◆ **Data block**:
— Start —

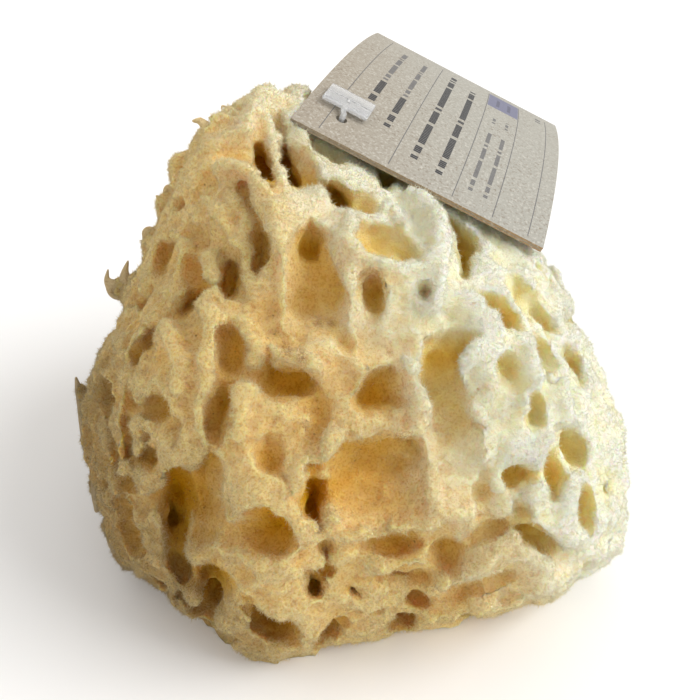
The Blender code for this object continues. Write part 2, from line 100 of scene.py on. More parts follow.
# %% Set the card's place and arch
CARD_SHORT = 60 * MM
CARD_LONG = 85 * MM
CARD_THICK = 1.2 * MM
CARD_ARCH = math.radians(20.4)
CARD_CORNER = Vector((-12.8, 1.0, 56.6)) * MM + SHEET_MIDDLE
CARD_ACROSS = Vector((0.8916, -0.2174, -0.3973)).normalized()
CARD_NORMAL = CARD_ACROSS.cross(Vector((0.2435, 0.9698, 0.0159))).normalized()
CARD_ALONG = CARD_NORMAL.cross(CARD_ACROSS).normalized()
CARD_RADIUS = CARD_LONG / CARD_ARCH
# Where the card begins to press on what lies under it, measured across it from its corner, and how
# wide the soft border of that press is.
CARD_PRESS_FROM = -7 * MM
CARD_PRESS_WIDTH = 6 * MM


def card_point(short, long, height):
    """A place on the arched card."""
    start = -CARD_ARCH / 2
    turn = start + long / CARD_RADIUS
    reach = CARD_RADIUS + height
    along = reach * math.sin(turn) - CARD_RADIUS * math.sin(start)
    rise = reach * math.cos(turn) - CARD_RADIUS * math.cos(start)
    return CARD_CORNER + CARD_ACROSS * short + CARD_ALONG * along + CARD_NORMAL * rise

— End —

◆ **Directions**: Write out the whole listing again. Match it word for word.

◆ **Exercise answer**:
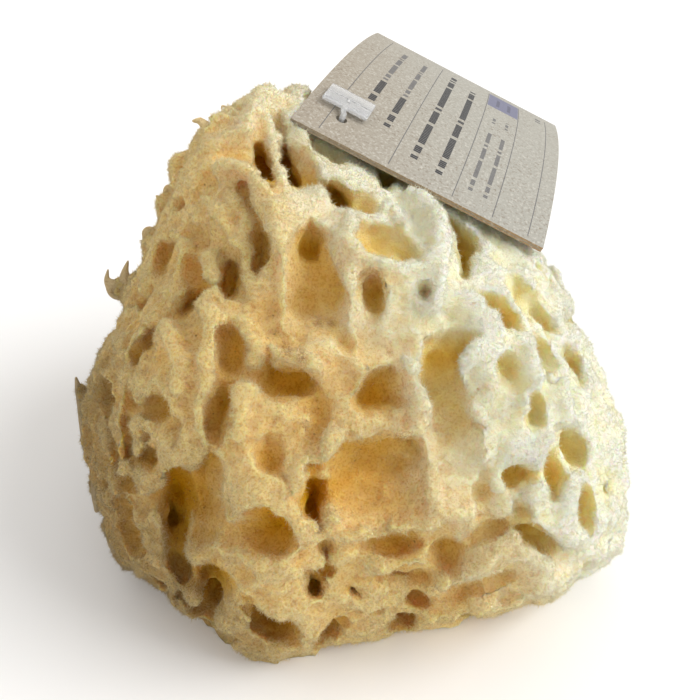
The Blender code for this object continues. Write part 2, from line 100 of scene.py on. More parts follow.
# %% Set the card's place and arch
CARD_SHORT = 60 * MM
CARD_LONG = 85 * MM
CARD_THICK = 1.2 * MM
CARD_ARCH = math.radians(20.4)
CARD_CORNER = Vector((-12.8, 1.0, 56.6)) * MM + SHEET_MIDDLE
CARD_ACROSS = Vector((0.8916, -0.2174, -0.3973)).normalized()
CARD_NORMAL = CARD_ACROSS.cross(Vector((0.2435, 0.9698, 0.0159))).normalized()
CARD_ALONG = CARD_NORMAL.cross(CARD_ACROSS).normalized()
CARD_RADIUS = CARD_LONG / CARD_ARCH
# Where the card begins to press on what lies under it, measured across it from its corner, and how
# wide the soft border of that press is.
CARD_PRESS_FROM = -7 * MM
CARD_PRESS_WIDTH = 6 * MM


def card_point(short, long, height):
    """A place on the arched card."""
    start = -CARD_ARCH / 2
    turn = start + long / CARD_RADIUS
    reach = CARD_RADIUS + height
    along = reach * math.sin(turn) - CARD_RADIUS * math.sin(start)
    rise = reach * math.cos(turn) - CARD_RADIUS * math.cos(start)
    return CARD_CORNER + CARD_ACROSS * short + CARD_ALONG * along + CARD_NORMAL * rise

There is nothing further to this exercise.